### TASK BRIEF
Quote the records below word for word, please, from the very first line through the one that contains "return index", and nothing beyond it.

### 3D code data
....

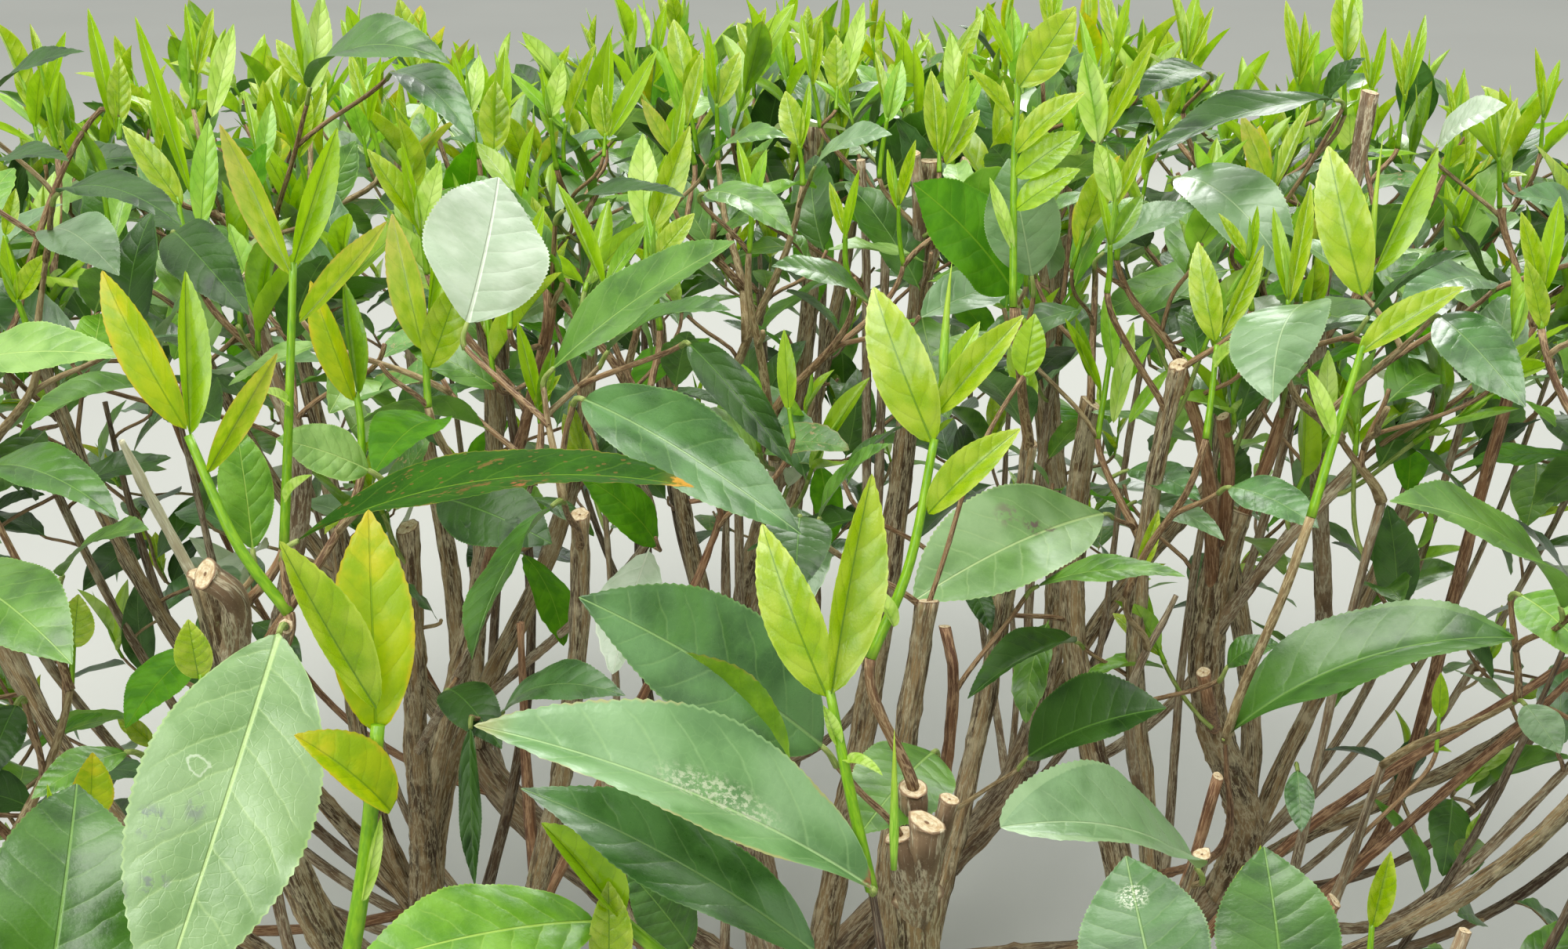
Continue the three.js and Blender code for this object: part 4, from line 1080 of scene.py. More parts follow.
def put(path, tangents, radii, own):
    global filled
    k = len(path)
    NP[filled : filled + k], NT[filled : filled + k] = path, tangents
    NR[filled : filled + k], NOWN[filled : filled + k] = radii, own
    filled += k


p, t, r, u = skel.arrays()
put(p, t, r, -1)


def spring(target, least=0.012, low=0.15, crowd=0.010, steep=3.0):
    """The best place on the wood grown so far for a twig that is to reach target."""
    d = target - NP[:filled]
    dist = np.linalg.norm(d, axis=1)
    to = d / np.maximum(dist, 1e-6)[:, None]
    align = np.sum(to * NT[:filled], axis=1)
    cost = dist * (1 + 0.45 * (1 - align)) + steep * dist * np.clip(low - to[:, 2], 0, 2) + crowd * NLOAD[:filled]
    cost = cost + np.where(dist < least, 5.0, 0.0)
    return int(np.argmin(cost))


def grow_twig(target, rise, tip_radius, tone, rings=9, wobble=0.02, hand=0.32, least=0.012, own_wood=True, low=0.30, clear=False):
    i = spring(target, least, low)
    start = NP[i]
    to = unit(target - start)
    out = unit(0.4 * NT[i] + 0.8 * to)
    path = bent(start, target, out, unit(rise + to * 0.5), rings, wobble, hand)
    if clear and hides(path[3:], 0.0).mean() > 0.3:
        return None
    near_by = np.linalg.norm(NP[:filled] - start, axis=1) < 0.018
    NLOAD[:filled][near_by] += 1
    index = len(twigs)
    twigs.append([path, int(NOWN[i]), tip_radius, tone, 1])
    if own_wood:
        tan = unit(np.gradient(path, axis=0))
        put(path[2:], tan[2:], tip_radius * 1.3, index)
    return index


def stalk_to(place, along, radius):
    """Wood up to a shown blade: a twig that passes just under its base, and a short green stalk from it."""
    gap = np.linalg.norm(NP[:filled] - place, axis=1)
    i = int(np.argmin(gap))
    if gap[i] < 0.014:
        petioles.append((bent(NP[i], place, unit(NT[i] * 0.3 + unit(place - NP[i])), along, 6), radius, radius * 0.8))
        return
    foot = place - along * 0.007 - np.array((0, 0, 0.002))
    to = unit(foot - NP[spring(foot, 0.008, 0.6)])
    rise = unit(to * 0.8 + np.array((0, 0, 0.4)) + along * 0.15)
    grow_twig(foot, rise, 0.00115, 1, rings=9, wobble=0.008, least=0.008, low=0.6, hand=0.24)
    petioles.append((bent(foot - rise * 0.002, place, rise, along, 6, hand=0.45), radius * 1.05, radius * 0.8))


order = sorted(range(len(hooks)), key=lambda k: (hooks[k][3], np.linalg.norm(NP[:filled] - hooks[k][0], axis=1).min()))
for k in order:
    place, direction, radius, tone = hooks[k]
    if tone == 0:
        if np.linalg.norm(NP[:filled] - place, axis=1).min() > 0.006:
            grow_twig(place, direction, radius * 0.96, 1, rings=12, wobble=0.010, low=0.8)
    else:
        stalk_to(place, direction, radius)


def safe(points):
    points = np.atleast_2d(points)
    return bool(
        (np.abs(points[:, 0]) < 0.690).all() and (np.abs(points[:, 1]) < 0.648).all()
        and (points[:, 2] < 0.775).all() and (points[:, 2] > 0.012).all()
    )


def blade_spots(base, along, up, length, width, droop):
    """A few places on a blade: down its midrib and on both margins."""
    side = np.cross(along, up)
    out = []
    for v in (0.2, 0.45, 0.7, 1.0):
        q = base + along * length * v * (1 - 0.12 * droop * v) - up * length * 0.4 * droop * v * v
        out.append(q)
        if v < 1.0:
            out.append(q + side * width * 0.45)
            out.append(q - side * width * 0.45)
    return np.array(out)


def flush(tip, rise, size=1.0, full=True):
    """A young shoot: a short green stem, two to four folded leaves and the spear of the bud."""
    h = RNG.uniform(0.012, 0.036) * size
    lean = unit(rise + RNG.normal(size=3) * 0.10)
    top = tip + lean * h
    path = bent(tip, top, rise, lean, 5)
    crown = top + lean * 0.042 * size
    over = crown[2] - float(table_height(crown[0], crown[1])) - 0.020
    if over > 0:
        size = max(size - over / 0.055, 0.6)
    around = np.stack((top, crown, (top + crown) / 2))
    wings = np.concatenate((around, around[1:] + RIGHT * 0.018 * size, around[1:] - RIGHT * 0.018 * size))
    if hides(wings).any() or not safe(crown):
        return False
    shoot_stems.append((path, RNG.uniform(0.00115, 0.0016) * size**0.5, 0.0010 * size**0.5))
    az = RNG.uniform(0, 6.283)
    e1 = square_to(np.array((1.0, 0.2, 0)), lean)
    e2 = np.cross(lean, e1)
    count = int(RNG.choice((2, 3, 3, 4))) if full else 2
    tint = int(RNG.choice((LIME, FRESH, FRESH, LIME, SOFT, MILKY, GREEN, AMBER, GOLD), p=(.22, .16, .16, .10, .10, .08, .08, .06, .04)))
    for k in range(count):
        share = (k + 0.6) / count
        place = path[int(round(min(share, 1.0) * 4))]
        a = az + k * 2.6 + RNG.uniform(-0.3, 0.3)
        side = math.cos(a) * e1 + math.sin(a) * e2
        high = k / max(count - 1, 1)
        spread = math.radians(RNG.uniform(22, 56) * (1 - high) + RNG.uniform(6, 18) * high)
        along = unit(math.cos(spread) * lean + math.sin(spread) * side)
        length = size * (RNG.uniform(0.034, 0.052) * (1 - high) + RNG.uniform(0.028, 0.042) * high)
        kind = tint if RNG.uniform() < 0.75 else int(RNG.choice((LIME, FRESH, GREEN, SOFT)))
        young.append(
            leaf(
                base=place, along=along, face=lean * 0.8 - side * 0.6, length=length, width=length * RNG.uniform(0.29, 0.43),
                a=0.82, b=1.0, bend=RNG.uniform(-0.24, 0.60), fold=RNG.uniform(0.40, 0.92) + 0.25 * high,
                twist=RNG.uniform(-0.35, 0.35), wave=0.012, quilt=0.00015, pleats=7, stalk=0.03, tooth=0.02, phase=RNG.uniform(0, 6),
                variant=kind,
            )
        )
    if RNG.uniform() < 0.9:
        length = size * RNG.uniform(0.018, 0.034)
        buds.append((top - lean * 0.001, unit(lean + RNG.normal(size=3) * 0.06), length, RNG.uniform(0.0011, 0.0018) * size**0.5,
                     RNG.uniform(-.25, .25), tint))
    if RNG.uniform() < 0.6:
        a = az + RNG.uniform(1, 5)
        side = math.cos(a) * e1 + math.sin(a) * e2
        young.append(
            leaf(base=path[1], along=unit(lean + side * 0.6), face=lean - side * 0.6, length=size * RNG.uniform(0.010, 0.018),
                 width=size * 0.006, a=0.6, b=0.5, bend=RNG.uniform(-.2, .5), fold=0.5, stalk=0.0, tooth=0.0, variant=MILKY,
                 phase=0.0)
        )
    return True


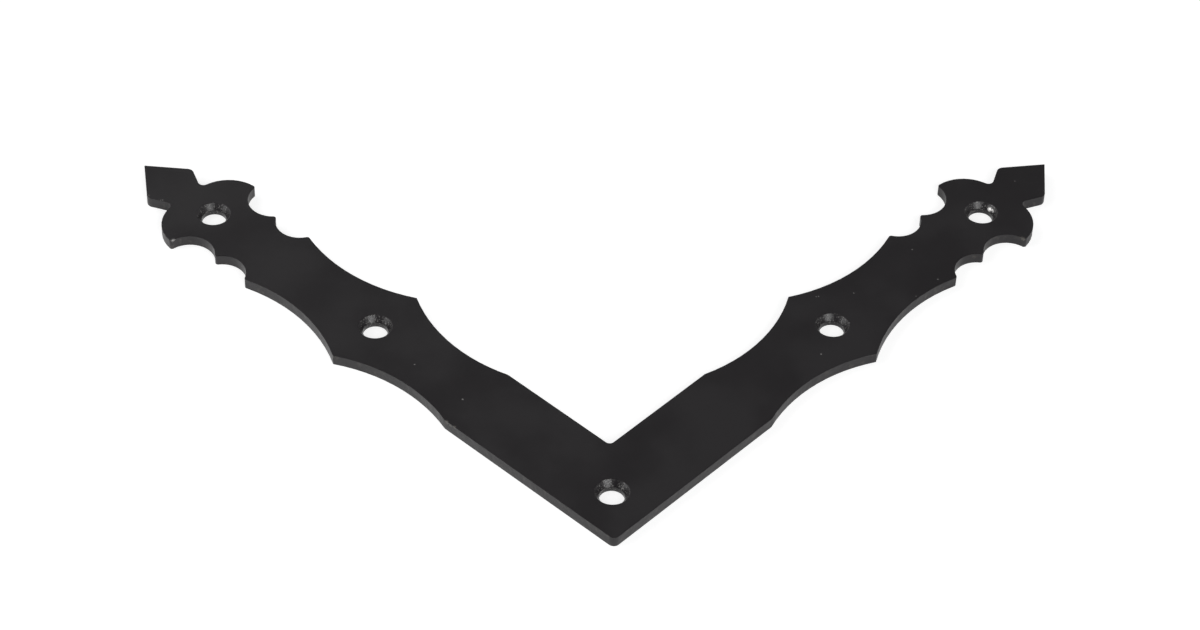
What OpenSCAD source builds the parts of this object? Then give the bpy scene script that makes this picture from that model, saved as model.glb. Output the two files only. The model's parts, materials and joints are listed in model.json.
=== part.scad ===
// Decorative corner bracket: a flat steel plate with two equal arms at a right angle.
// Each arm runs straight from the corner, swells to a pair of cusps, narrows to a collar
// and ends in a crescent with a spear point. Five countersunk screw holes fix it.
//
// The origin is the centre of the corner hole on the back face. One arm lies along +X, the
// other along +Y, and the front face looks up +Z. The lengths along an arm add up to 150 mm.

/* [Plate] */
// Width of the arms where their edges run straight
arm_width = 18.6; // [14:0.1:24]
// Thickness of the plate, coating included
thickness = 2.6; // [2:0.05:6]
// Rounding of the outer corner
outer_corner_r = 1.4; // [0.2:0.1:6]
// Fillet in the inner corner
inner_corner_r = 1.1; // [0.2:0.1:12]

/* [Leaf in the middle of an arm] */
// Straight edge, from the outer corner to the first hollow
bar_length = 47.5; // [30:0.1:90]
// Length of the hollow that comes before the cusps
first_hollow_length = 29.9; // [20:0.1:50]
// Length of the hollow that comes after the cusps
second_hollow_length = 30.25; // [20:0.1:50]
// Width across the two cusps
cusp_width = 24.6; // [19:0.1:32]
// How far the long hollows dip below the straight line between their ends
hollow_depth = 3.17; // [1.2:0.01:5]

/* [Collar] */
// Length of the collar, from corner to corner
collar_length = 9.65; // [7:0.05:14]
// Width across the corners at the start of the collar, before they are rounded
collar_start_width = 18.9; // [15:0.1:24]
// Width across the corners at the end of the collar, before they are rounded
collar_end_width = 18.2; // [15:0.1:24]
// How far the collar's hollow dips below the straight line between its ends
collar_depth = 3; // [1.5:0.05:4.5]
// Rounding of the collar's four corners
collar_corner_r = 0.6; // [0.1:0.05:0.9]

/* [Crescent] */
// Distance along the arm from the collar to the tips of the horns
horn_reach = 10.2; // [8:0.05:14]
// Width across the horns, before they are rounded
crescent_width = 24.7; // [20:0.1:32]
// How far the bite behind each horn dips below the straight line between its ends
bite_depth = 3.8; // [2:0.05:5]
// How far the front of each horn bulges out of the straight line between its ends
lobe_bulge = 2.45; // [1:0.05:4]
// Rounding of the tips of the horns
horn_r = 0.6; // [0.1:0.05:1]

/* [Spear point] */
// Distance along the arm from the tips of the horns to the neck
neck_reach = 8.4; // [6:0.05:12]
// Width of the neck, before its fillets
neck_width = 7.6; // [5:0.1:10]
// Fillet on each side of the neck
neck_r = 1.2; // [0.2:0.05:1.6]
// Length from the neck to the widest place of the spear point
spear_back_length = 5.8; // [4:0.05:9]
// Length from the widest place of the spear point to its tip
spear_front_length = 8.3; // [6:0.05:14]
// Width of the spear point, before its shoulders are rounded
spear_width = 13.2; // [10:0.1:18]
// Rounding of the shoulders of the spear point
spear_shoulder_r = 1.6; // [0.2:0.1:2.4]

/* [Screw holes] */
// Diameter of the holes, for wood screws of 4 to 5 mm
hole_d = 5.2; // [4:0.1:7]
// Diameter of the countersink at the front face
countersink_d = 7.2; // [7.1:0.1:9]
// Full angle of the countersink
countersink_angle = 70; // [60:1:120]

/* [Colour] */
// Colour of the coating
coating_colour = "#2b2b2d"; // ["#2b2b2d", "#4a3b30", "#a9adb1"]

/* [Hidden] */
// Sides of a full circle
$fn = 180;
// How far a cutting tool reaches past the face that it cuts
reach = 0.5;
// How far a rounding reaches past the edges that it joins, so that they cross and not only touch
weld = 0.01;

// Places along an arm, measured from the corner hole
arm_start = -arm_width / 2;
shoulder_x = arm_start + bar_length;
cusp_x = shoulder_x + first_hollow_length;
collar_start_x = cusp_x + second_hollow_length;
collar_end_x = collar_start_x + collar_length;
horn_x = collar_end_x + horn_reach;
neck_x = horn_x + neck_reach;
spear_x = neck_x + spear_back_length;
tip_x = spear_x + spear_front_length;

// Sharp corners of one edge of an arm, above its centreline
shoulder = [shoulder_x, arm_width / 2];
cusp = [cusp_x, cusp_width / 2];
collar_start = [collar_start_x, collar_start_width / 2];
collar_end = [collar_end_x, collar_end_width / 2];
horn = [horn_x, crescent_width / 2];
neck = [neck_x, neck_width / 2];
spear = [spear_x, spear_width / 2];
tip = [tip_x, 0];

// Sense of an arc: a hollow has its centre outside the plate, a bulge inside it
HOLLOW = 1;
BULGE = -1;

function unit(v) = v / norm(v);
function left_of(v) = [-v.y, v.x];

// Arc from p to q that leaves the straight line between them by a given depth: [centre, radius]
function arc(p, q, depth, sense) =
    let (radius = (norm(q - p) ^ 2 / 4 + depth ^ 2) / (2 * depth))
    [(p + q) / 2 + sense * (radius - depth) * left_of(unit(q - p)), radius];

// Point at distance ra from a and rb from b, on the side of the line from a to b that is asked for
function meet(a, ra, b, rb, side) =
    let (d = norm(b - a), along = (d ^ 2 + ra ^ 2 - rb ^ 2) / (2 * d))
    a + along * unit(b - a) + side * sqrt(ra ^ 2 - along ^ 2) * left_of(unit(b - a));

// Foot of the perpendicular from c on the line through p and q
function foot(c, p, q) = p + ((c - p) * unit(q - p)) * unit(q - p);

// Point of a circle that looks towards c
function towards(circle_arc, c) = circle_arc[0] + circle_arc[1] * unit(c - circle_arc[0]);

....

### SOLUTION TO THIS TASK
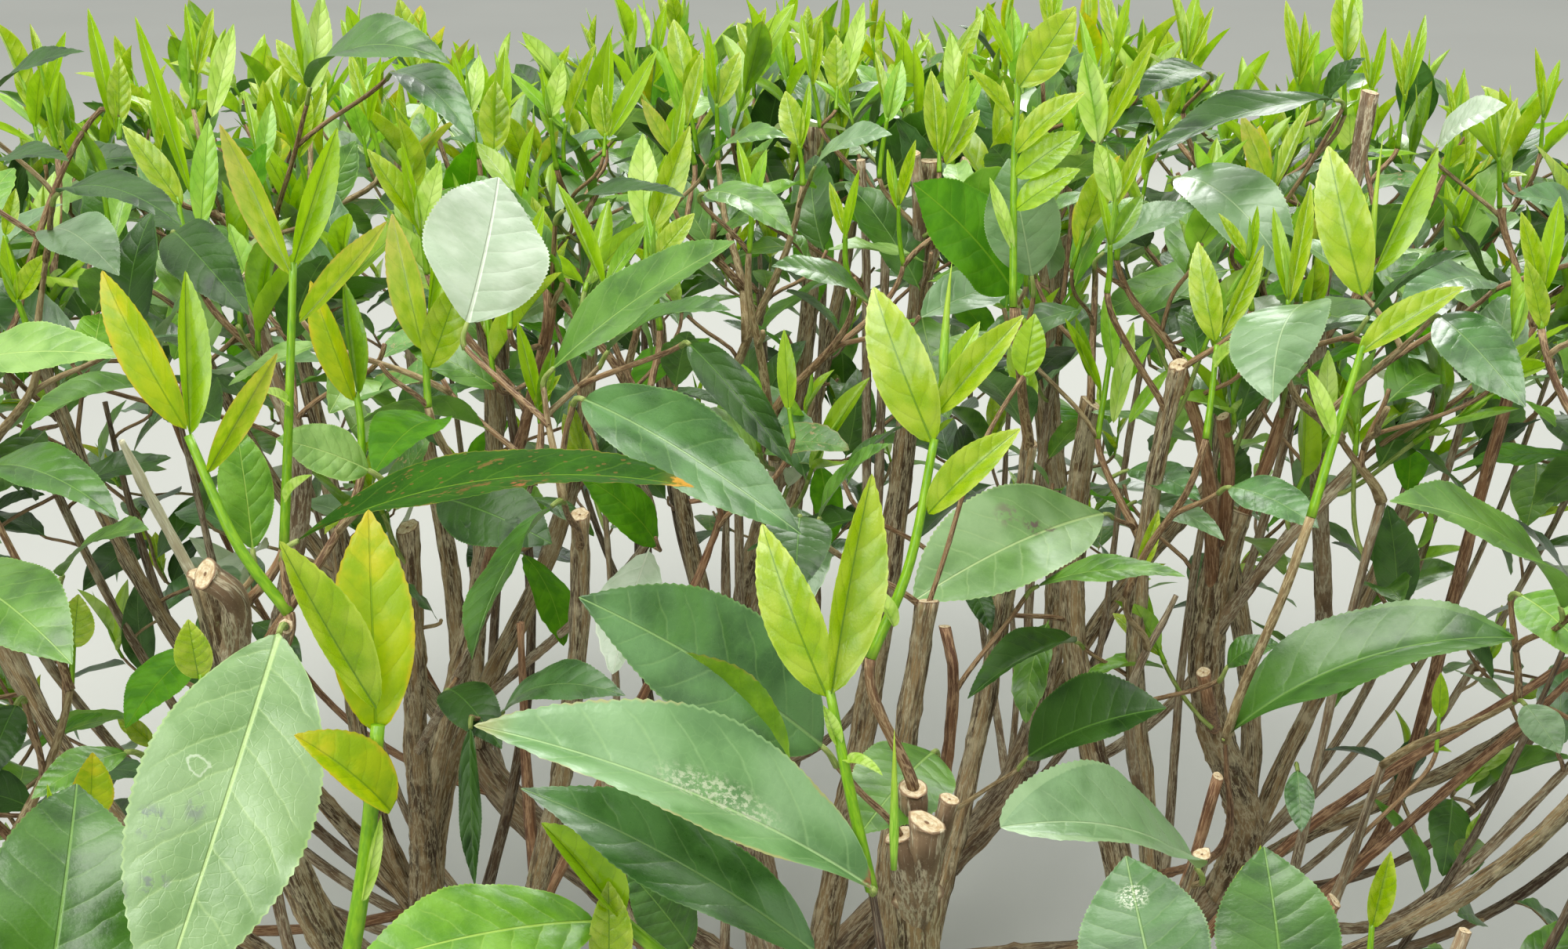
Continue the three.js and Blender code for this object: part 4, from line 1080 of scene.py. More parts follow.
def put(path, tangents, radii, own):
    global filled
    k = len(path)
    NP[filled : filled + k], NT[filled : filled + k] = path, tangents
    NR[filled : filled + k], NOWN[filled : filled + k] = radii, own
    filled += k


p, t, r, u = skel.arrays()
put(p, t, r, -1)


def spring(target, least=0.012, low=0.15, crowd=0.010, steep=3.0):
    """The best place on the wood grown so far for a twig that is to reach target."""
    d = target - NP[:filled]
    dist = np.linalg.norm(d, axis=1)
    to = d / np.maximum(dist, 1e-6)[:, None]
    align = np.sum(to * NT[:filled], axis=1)
    cost = dist * (1 + 0.45 * (1 - align)) + steep * dist * np.clip(low - to[:, 2], 0, 2) + crowd * NLOAD[:filled]
    cost = cost + np.where(dist < least, 5.0, 0.0)
    return int(np.argmin(cost))


def grow_twig(target, rise, tip_radius, tone, rings=9, wobble=0.02, hand=0.32, least=0.012, own_wood=True, low=0.30, clear=False):
    i = spring(target, least, low)
    start = NP[i]
    to = unit(target - start)
    out = unit(0.4 * NT[i] + 0.8 * to)
    path = bent(start, target, out, unit(rise + to * 0.5), rings, wobble, hand)
    if clear and hides(path[3:], 0.0).mean() > 0.3:
        return None
    near_by = np.linalg.norm(NP[:filled] - start, axis=1) < 0.018
    NLOAD[:filled][near_by] += 1
    index = len(twigs)
    twigs.append([path, int(NOWN[i]), tip_radius, tone, 1])
    if own_wood:
        tan = unit(np.gradient(path, axis=0))
        put(path[2:], tan[2:], tip_radius * 1.3, index)
    return index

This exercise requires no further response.